Free energy is key to understanding all of these phenomena in a quantitative way.

Two Competing Tendencies in Natural Systems

Physical systems at equilibrium are governed by two competing "desires". They want to minimize their energy (U): systems tend to move toward lower energy states. They simultaneously want to maximize their entropy (S): systems tend toward more disordered arrangements.

Sometimes these two pull a system in opposite directions. If nature only cared about minimizing energy, all the gas molecules around us would collapse to the floor and we would suffocate. If nature only maximized entropy, all the gas would expand and disperse throughout the universe, and we would suffocate. Either way we suffocate. So it's important to strike a balance!

What Are We Actually Optimizing Over?

When we talk about a physical system (like the air molecules around us), we don't track the exact position and velocity of every single molecule. That would be absurd. There's just no point in doing that. I want to know how much oxygen I'll have to breathe on top of the mountain, not the position and location of every atom. The type of information we're looking for is encoded in probability distributions.

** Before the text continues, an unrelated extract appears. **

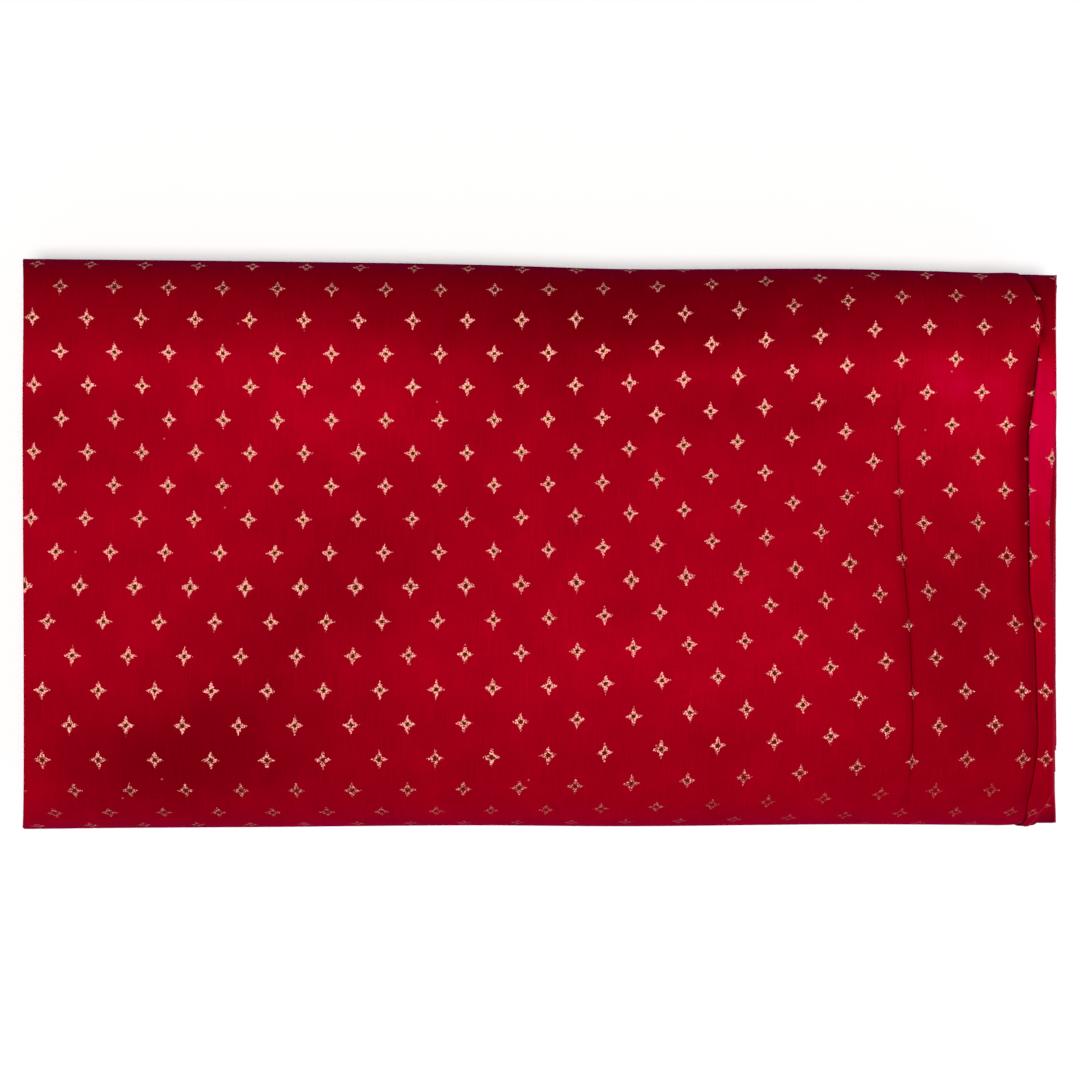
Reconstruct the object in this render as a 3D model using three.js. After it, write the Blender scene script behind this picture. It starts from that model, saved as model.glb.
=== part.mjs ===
// A turban cloth (pagri) as it is put away: one length of voile, doubled along its length and
// wound flat into a soft pack. Millimetres, Z up, origin under the middle of the pack.
// X runs along the pack, from the lengthwise fold at -X to the two selvedges at +X.
// Y runs from the front edge (-Y) to the back edge (+Y), and the pack rests on Z = 0.
import * as THREE from "three";

// Winding: the doubled cloth goes up the back, over the top, down the front and back underneath.
const FULL_TURNS = 11; // turns that go all the way round, with 6 m of cloth in all
const LAST_TURN_STEPS = 23; // steps of the innermost turn, up to the end at the heart of the pack
const WALL_SHARE = 0.72; // of the room that a turn has, the rest being air between the turns
const HEART_SHARE = 0.9; // of a turn's room that is left at the heart
const TURN_ROOM = 1 / (FULL_TURNS + HEART_SHARE); // as a share of the way from the heart to the outside

// Edges of the pack, rounded where the cloth turns back on itself
const WIDEST = 21; // height at which the front and back edges stand out most
const BACK_ROUNDING = 30; // how far the back edge's curve reaches in from the widest point
const FRONT_ROUNDING = 39; // the same at the fuller front edge

// Ends of the pack: the upper turns lie further in than the lower ones, most of all at the front
const END_REACH = 250; // from the middle to either end, at the height of the edges
const END_REACH_HEIGHT = 27; // height up to which the ends are upright
const END_SLOPE_UP = 0.258; // how far the ends lean in for each millimetre above that
const END_SLOPE_BACK = 0.0225; // how far they stand out for each millimetre further back

// Tuck beside the right end: a fold of the outer turn that lies over the cloth to its left. From left
// to right through the fold, measured from its edge: where each point lies along the pack while the
// cloth is flat and once it is folded, and how high above the cloth it lies on
const TUCK_FOLD = [
  { flat: -3.5, folded: -1.2, rise: 0 },
  { flat: -2.2, folded: 5.8, rise: 0.05 },
  { flat: -1.0, folded: 6.2, rise: 0.6 },
  { flat: 0.2, folded: 0.4, rise: 0.7 },
  { flat: 1.4, folded: -0.7, rise: 1.7 },
  { flat: 2.6, folded: 0.7, rise: 2.7 },
];

// Top of the fold, from its edge to the end of the pack: share of the way and height
const TUCK_TOP = [
  { share: 0.4, rise: 2.6 },
  { share: 0.8, rise: 1.4 },
];

// Crease: a narrow pinch of the outer turn, left of the tuck
const CREASE_X = 171.5;
const CREASE_RISE = 1.3;
const CREASE_HALF_WIDTH = 2.2;

// The pack's outline at sections along its length: how far the back and the front edge stand out,
// and the heights of the rounded crests and of the hollow that lies between them
const SECTIONS = [
  { x: -250, back: 138.8, front: 138.8, backCrest: 47.0, hollow: 45.5, frontCrest: 58.5 },
  { x: -140, back: 137.6, front: 137.9, backCrest: 47.5, hollow: 46.0, frontCrest: 59.5 },
  { x: -20, back: 135.6, front: 137.0, backCrest: 48.0, hollow: 45.5, frontCrest: 60.5 },
  { x: 30, back: 134.0, front: 137.4, backCrest: 47.5, hollow: 43.5, frontCrest: 60.0 },
  { x: 150, back: 133.8, front: 136.5, backCrest: 47.0, hollow: 45.0, frontCrest: 59.0 },
  { x: 250, back: 130.8, front: 137.2, backCrest: 46.0, hollow: 45.5, frontCrest: 57.5 },
];

// One turn of the cloth, from the loose end low on the back edge. On the edges, angle is the
// direction from the heart, in degrees above the level. On the flats, across runs from back to front,
// and climb is the share of the way up from the hollow to the front crest.
// sink is how far the turn has gone in under the one before it. The rest is for the outer turn alone:
// tuck and crease are shares of their rise, tuckX is where the tuck's edge lies,
// and recess is how far the selvedges lie in from the end of the pack.
const TURN = [
  { side: "back", angle: -36, sink: 0, tuck: 0, tuckX: 227, crease: 0, recess: 0 },
  { side: "back", angle: -18, sink: 0, tuck: 0.25, tuckX: 228, crease: 0, recess: 0 },
  { side: "back", angle: 0, sink: 0, tuck: 0.45, tuckX: 229, crease: 0, recess: 0 },
  { side: "back", angle: 18, sink: 0, tuck: 0.6, tuckX: 229.6, crease: 0, recess: 0 },
  { side: "back", angle: 36, sink: 0, tuck: 0.75, tuckX: 230.5, crease: 0, recess: 0 },
  { side: "back", angle: 54, sink: 0, tuck: 0.9, tuckX: 232.5, crease: 0, recess: 0 },
  { side: "back", angle: 72, sink: 0, tuck: 1, tuckX: 235.2, crease: 0, recess: 0 },
  { side: "back", angle: 90, sink: 0, tuck: 1, tuckX: 236.5, crease: 0, recess: 0 },
  { side: "top", across: 0.25, climb: 0, sink: 0, tuck: 1, tuckX: 233.4, crease: 0.3, recess: 0 },
  { side: "top", across: 0.5, climb: 0.42, sink: 0, tuck: 1, tuckX: 230.3, crease: 1, recess: 0 },
  { side: "top", across: 0.75, climb: 0.82, sink: 0, tuck: 1, tuckX: 229.5, crease: 1, recess: 0 },
  { side: "front", angle: 90, sink: 0, tuck: 1, tuckX: 228.5, crease: 0.8, recess: 0 },
  { side: "front", angle: 72, sink: 0, tuck: 0.9, tuckX: 227.6, crease: 0.3, recess: 0 },
  { side: "front", angle: 54, sink: 0, tuck: 0.75, tuckX: 226.3, crease: 0, recess: 1 },
  { side: "front", angle: 36, sink: 0, tuck: 0.6, tuckX: 224, crease: 0, recess: 4 },
  { side: "front", angle: 18, sink: 0, tuck: 0.4, tuckX: 221, crease: 0, recess: 10 },
  { side: "front", angle: 0, sink: 0, tuck: 0.15, tuckX: 217, crease: 0, recess: 16 },
  { side: "front", angle: -18, sink: 0, tuck: 0, tuckX: 214, crease: 0, recess: 20 },
  { side: "front", angle: -36, sink: 0, tuck: 0, tuckX: 213, crease: 0, recess: 21 },
  { side: "front", angle: -54, sink: 0, tuck: 0, tuckX: 213, crease: 0, recess: 22 },
  { side: "front", angle: -72, sink: 0, tuck: 0, tuckX: 213, crease: 0, recess: 22 },
  { side: "front", angle: -90, sink: 0, tuck: 0, tuckX: 213, crease: 0, recess: 22 },
  { side: "under", across: 0.5, sink: 0, tuck: 0, tuckX: 216, crease: 0, recess: 17 },
  { side: "back", angle: -90, sink: 0, tuck: 0, tuckX: 220, crease: 0, recess: 10 },
  { side: "back", angle: -72, sink: 0.35, tuck: 0, tuckX: 223, crease: 0, recess: 6 },
  { side: "back", angle: -54, sink: 0.8, tuck: 0, tuckX: 226, crease: 0, recess: 2 },
];

const lerp = THREE.MathUtils.lerp;

// The outline's measures at any place along the pack
function sectionAt(x) {
  let right = 1;
  while (right < SECTIONS.length - 1 && SECTIONS[right].x < x) right += 1;
  const a = SECTIONS[right - 1];
  const b = SECTIONS[right];
  const share = THREE.MathUtils.clamp((x - a.x) / (b.x - a.x), 0, 1);
  const between = (name) => lerp(a[name], b[name], share);
  return {
    back: between("back"),
    front: between("front"),
    backCrest: between("backCrest"),
    hollow: between("hollow"),
    frontCrest: between("frontCrest"),
  };
}

// For a step of the turn at x: the point of the pack's outside, and the point at the pack's heart
// that it is measured from. Both are [y, z].
function rayAt(step, x) {
  const s = sectionAt(x);
  const backHeart = [s.back - BACK_ROUNDING, s.backCrest / 2];
  const frontHeart = [FRONT_ROUNDING - s.front, s.frontCrest / 2];
  if (step.side === "back" || step.side === "front") {
    const isBack = step.side === "back";
    const heart = isBack ? backHeart : frontHeart;
    const crest = isBack ? s.backCrest : s.frontCrest;
    const outward = isBack ? BACK_ROUNDING : -FRONT_ROUNDING;
    const angle = THREE.MathUtils.degToRad(step.angle);
    const height = step.angle > 0 ? crest - WIDEST : WIDEST;
    const level = step.angle === -90 ? 0 : WIDEST + height * Math.sin(angle);
    return { heart, outside: [heart[0] + outward * Math.cos(angle), level] };
  }
  const heart = [
    lerp(backHeart[0], frontHeart[0], step.across),
    lerp(backHeart[1], frontHeart[1], step.across),
  ];
  const height = step.side === "under" ? 0 : lerp(s.hollow, s.frontCrest, step.climb);
  return { heart, outside: [heart[0], height] };
}

// How far the cloth reaches towards either end at a point of the cross-section
function reachAt([y, z]) {
  const above = Math.max(z - END_REACH_HEIGHT, 0);
  return END_REACH - END_SLOPE_UP * above + END_SLOPE_BACK * y;
}

// A point of a turn: depth is 0 on the outside of the pack and 1 at its heart, and rise lifts the
// point off that surface.
function pointAt(step, x, depth, rise) {
  const { heart, outside } = rayAt(step, x);
  const out = new THREE.Vector2(outside[0] - heart[0], outside[1] - heart[1]);
  const lift = out.clone().normalize().multiplyScalar(rise);
  return new THREE.Vector3(
    x,
    outside[0] - depth * out.x + lift.x,
    outside[1] - depth * out.y + lift.y,
  );
}

// The places along the pack where a plain turn has a row of points, from end to end
function plainStations(step, depth, recess) {
  const middle = rayAt(step, 0);
  const reach = reachAt(middle.outside.map((v, i) => lerp(v, middle.heart[i], depth)));
  const inner = SECTIONS.slice(1, -1).map((section) => ({ x: section.x, rise: 0 }));
  return [{ x: -reach, rise: 0 }, ...inner, { x: reach - recess, rise: 0 }];
}

// The same for the outer turn's face, with the crease and the tuck between them. Where the tuck lies
// flat its stations follow each other along the cloth. Where it is folded they run in under the fold
// to the bottom of its slit, back to its edge, and on over its top.
function outerStations(step) {
  const plain = plainStations(step, 0, step.recess);
  const end = plain.pop();
  const crease = [-CREASE_HALF_WIDTH, 0, CREASE_HALF_WIDTH].map((side) => ({
    x: CREASE_X + side,
    rise: side === 0 ? CREASE_RISE * step.crease : 0,
  }));
  const tuck = TUCK_FOLD.map(({ flat, folded, rise }) => ({
    x: step.tuckX + lerp(flat, folded, step.tuck),
    rise: rise * step.tuck,
  }));
  const edge = tuck[tuck.length - 1];
  const top = TUCK_TOP.map(({ share, rise }) => ({
    x: lerp(edge.x, end.x, share),
    rise: rise * step.tuck,
  }));
  return [...plain, ...crease, ...tuck, ...top, end];
}

// A ring of points round the cloth's wall: its outer face from left to right, and its inner face
function ringAt(turn, step) {
  const depth = TURN_ROOM * (turn + step.sink);
  const under = depth + TURN_ROOM * WALL_SHARE;
  const recess = turn === 0 ? step.recess : 0;
  const stations = turn === 0 ? outerStations(step) : plainStations(step, depth, 0);
  return {
    outer: stations.map((s) => pointAt(step, s.x, depth, s.rise)),
    inner: plainStations(step, depth, recess).map((s) => pointAt(step, s.x, under, 0)),
  };
}

// All the rings, from the loose end to the end at the heart
function windingRings() {
  const rings = [];
  for (let turn = 0; turn <= FULL_TURNS; turn += 1) {
    const steps = turn < FULL_TURNS ? TURN : TURN.slice(0, LAST_TURN_STEPS);
    for (const step of steps) rings.push(ringAt(turn, step));
  }
  return rings;
}

// Triangles between two chains of point numbers. Chains of one length are joined pair by pair, and
// others by going along both from left to right.
function joinChains(points, a, b) {
  const faces = [];
  let i = 0;
  let j = 0;
  while (i < a.length - 1 || j < b.length - 1) {
    const paired = a.length === b.length;
    const nextIsA = paired ? i <= j : j === b.length - 1 || (
      i < a.length - 1 && points[a[i + 1]].x <= points[b[j + 1]].x
    );
    if (nextIsA) {
      faces.push([a[i], b[j], a[i + 1]]);
      i += 1;
    } else {
      faces.push([a[i], b[j], b[j + 1]]);
      j += 1;
    }
  }
  return faces;
}

const flipped = (faces) => faces.map(([p, q, r]) => [p, r, q]);

// The cloth's wall as one closed mesh: faces from ring to ring, and a cap at each end
function clothGeometry() {
  const points = [];
  const numbered = windingRings().map(({ outer, inner }) => {
    const number = (chain) => chain.map((point) => points.push(point) - 1);
    return { outer: number(outer), inner: number(inner) };
  });
  const faces = [];
  for (let i = 0; i + 1 < numbered.length; i += 1) {
    const a = numbered[i];
    const b = numbered[i + 1];
    const last = (chain) => chain[chain.length - 1];
    faces.push(...joinChains(points, a.outer, b.outer));
    faces.push(...flipped(joinChains(points, a.inner, b.inner)));
    faces.push([a.outer[0], b.inner[0], b.outer[0]], [a.outer[0], a.inner[0], b.inner[0]]);
    faces.push(
      [last(a.outer), last(b.outer), last(b.inner)],
      [last(a.outer), last(b.inner), last(a.inner)],
    );
  }
  const loose = numbered[0];
  const heart = numbered[numbered.length - 1];
  faces.push(...flipped(joinChains(points, loose.outer, loose.inner)));
  faces.push(...joinChains(points, heart.outer, heart.inner));
  const geometry = new THREE.BufferGeometry();
  geometry.setAttribute(
    "position",
    new THREE.Float32BufferAttribute(points.flatMap((p) => [p.x, p.y, p.z]), 3),
  );
  geometry.setIndex(faces.flat());
  geometry.computeVertexNormals();
  return geometry;
}

// Crimson cotton voile, matt
const voile = new THREE.MeshStandardMaterial({ color: 0xa3001c, roughness: 0.85, metalness: 0 });

const cloth = new THREE.Mesh(clothGeometry(), voile);
cloth.name = "turban_cloth";

const pack = new THREE.Group();
pack.add(cloth);

export default pack;
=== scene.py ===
import math
from collections import namedtuple
from functools import partial

import bpy
import numpy as np
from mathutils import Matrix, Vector


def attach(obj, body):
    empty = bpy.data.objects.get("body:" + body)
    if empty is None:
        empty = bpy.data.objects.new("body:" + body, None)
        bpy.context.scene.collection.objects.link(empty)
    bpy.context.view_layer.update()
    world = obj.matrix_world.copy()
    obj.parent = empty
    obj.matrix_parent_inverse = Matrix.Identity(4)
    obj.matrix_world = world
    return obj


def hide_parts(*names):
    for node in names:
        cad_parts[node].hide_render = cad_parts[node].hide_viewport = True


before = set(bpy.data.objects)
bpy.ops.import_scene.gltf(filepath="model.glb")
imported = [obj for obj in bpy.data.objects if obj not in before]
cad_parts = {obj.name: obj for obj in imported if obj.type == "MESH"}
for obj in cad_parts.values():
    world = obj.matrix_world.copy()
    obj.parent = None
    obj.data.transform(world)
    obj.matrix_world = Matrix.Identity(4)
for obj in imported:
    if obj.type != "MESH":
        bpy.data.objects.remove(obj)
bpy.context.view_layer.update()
bpy.ops.object.select_all(action="DESELECT")


# The outer turn of the turban cloth: crimson cotton voile, doubled along its length, that goes once
# round the pack from its loose cut end low on the back edge. It is smoothed over the top by hand,
# with a tuck beside the selvedges and a pinched crease. All sizes are in millimetres.
MM = 0.001
TURNS = 11.9
CLOTH_THICKNESS = 0.25
PLY_GAP = 0.46  # from the upper ply to the lower, in turns
FOLD_RADIUS = 0.6  # of the lengthwise fold at the left end

# The cross-section: the height at which the pack is widest, how far its rounded edges reach in, and
# the share of the top over which the back crest falls to the hollow
WIDEST = 21.0
BACK_ROUNDING = 30.0
FRONT_ROUNDING = 39.0
BACK_CREST_SHARE = 0.25

# The loose end's angle on the back edge, in degrees, and how a turn sinks in under it on its way
LOOSE_END_ANGLE = -36.0
SINK_POWER = 1.3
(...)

Let's call one such distribution $P(x)$, where $x$ represents a particular state the system could be in. For air molecules, $x$ might specify the position and velocity of every molecule. Or it might represent the height at which a gas molecule finds itself in our atmosphere. We call this a "microstate". Usually we're averaging over microstates that have similar statistical properties.

So what we're really doing is searching for the probability distribution $P(x)$ that best describe the system – the one that properly balances energy minimization and entropy maximization.

Would an objective function that strikes a balance between $U$ and $S$ look something like
$$F = U - S?$$ Close, but this expression looks a bit bare. There's no way to tune the relative importance of $U$ and $S$.

Maybe we need something like a hyperparameter to control this balance. Sure, let's call that $T$. So now we're minimizing
$$F = U - TS.$$

If $T$ were $0$, we're just minimizing $F=U$. Then if there were some microstate $x$ for which $U(x)$ is minimal, the probability distribution would just be peaked at that specific $x$. This causes $S$ to go to $0$. So the energy goes to its lowest possible value, and the entropy is minimized... sounds like what we expect to happen at very low temperatures.

Figure 1: Balancing Energy and Entropy. Blue curves show potential energy U(x), red curves show probability distributions P(x) at different temperatures. As T increases from near-zero to high values, probability shifts from concentrating at the energy minimum to spreading uniformly, illustrating the probability distribution minimizing F.

If we make $T$ really big, we're effectively maximizing the entropy $S$, without regard to the energy. So the energy $U$ could end up being large. It doesn't matter in the optimization – it just matters that everything will be really random looking. Sounds like what we expect to happen at very high temperatures.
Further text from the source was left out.